PEQUEÑOS DRAMAS FAMILIARES EN PAISAJES BELLOS Y EXÓTICOS
Dentro del subgénero de “pequeños dramas familiares en paisajes bellos y exóticos” podemos incluir a Una villa en la Toscana, protagonizada por Liam Neeson y Micheál Richardson, padre e hijo cuya relación, arruinada tras la muerte de la madre, comienza a sanar, viaje a Italia de por medio. El título original es Made in Italy, igual de perezoso que el español, aunque los traductores entendieron mejor la importancia del escenario a la hora de vender la película. Lo cierto es que esta, una coproducción ítalo-británica, funciona más bien como un comercial turístico de la mítica región del país mediterráneo. No se cansa el personaje de Neeson, un pintor venido a menos, de resaltar una y otra vez las virtudes estéticas de las verdes colinas en las cuales se ubica la casa de la infancia de Jack, abandonada luego de la tragedia familiar.
La película avanza sin mayores digresiones y respetando casi al pie de la letra los lugares comunes que un espectador puede esperar de estos pequeños dramas familiares en paisajes bellos y exóticos, fundados muchas veces en un contraste entre lo propio y lo foráneo, lo primero en clave negativa y lo segundo en positiva. En este esquema se cifran todas las búsquedas narrativas y semánticas del largometraje. La Toscana es el espacio, que fue en algún momento el escenario de la vida familiar, pero que ha quedado paralizado en el tiempo luego de la muerte de la madre. Ahora, padre e hijo deben regresar al territorio de lo reprimido para tratar una herida aún abierta. Inglaterra, el lugar en el que han vivido los últimos veinte años, está signada por la soledad, la frustración y la incapacidad de sostener vínculos humanos. Para ambos, Italia se manifestará como un locus amoenus que espera ser redescubierto.
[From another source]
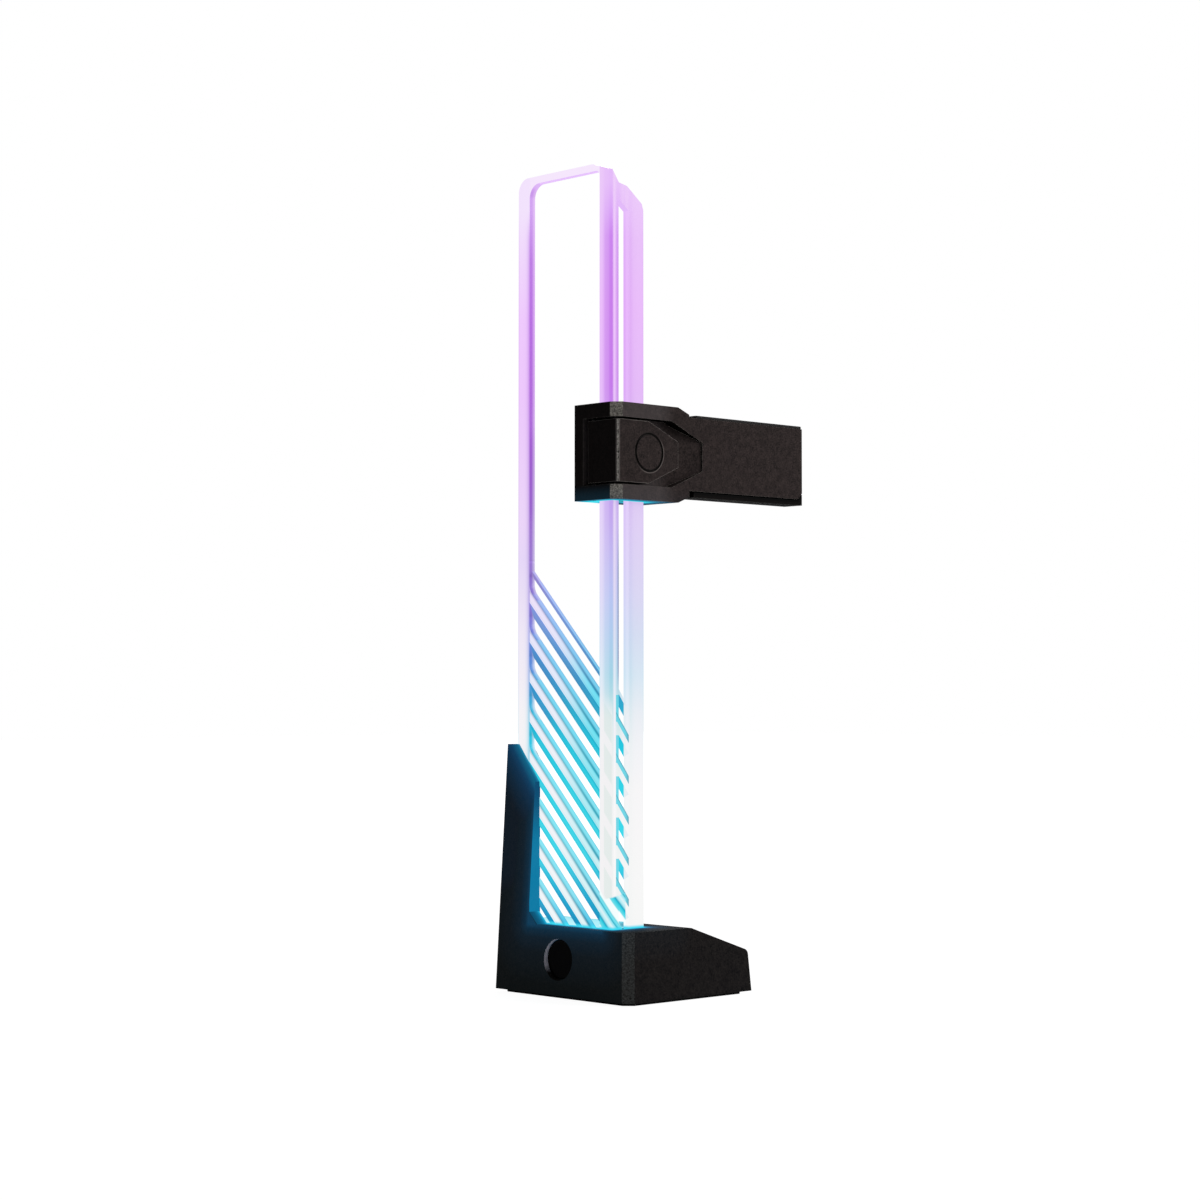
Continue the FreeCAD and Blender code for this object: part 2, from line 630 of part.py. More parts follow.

Una trama simple, pero no por eso carente de potencial emotivo. Los problemas de Una villa en la Toscana radican en la incapacidad de apropiarse de esa estructura básica y llevarla hacia algún lugar novedoso, pero además, en la pobreza de ejecución de aquello que resulta esencial en este tipo de guiones: el desarrollo de personajes entrañables, ya sea a través de diálogos interesantes o una propuesta atrapante desde el lenguaje cinematográfico. Si en tanto espectadores renunciamos a lo primero, lo mínimo que podemos esperar es lo segundo, y la película de James D’Arcy no termina de lograrlo. Se ve mermada tanto por el guion como por las actuaciones que, fuera de lo que Liam Neeson ofrece como garantía en cualquier producción en la que participa, poco y nada propone en términos de emotividad más allá de lo más elemental y predecible. A la estrechez de la mayoría de las actuaciones se le suman ciertas desprolijidades formales, pero sobre todo una pereza generalizada que hace que el largometraje avance como tachando ítems en una lista de tareas pendientes. La ausencia casi absoluta de potencia narrativa (salvo por una escena que Neeson sabe manejar con experiencia y desenvoltura) hace que la historia resulte insípida, un cascarón vacío cubierto por un exotismo a esta altura bastante avejentado.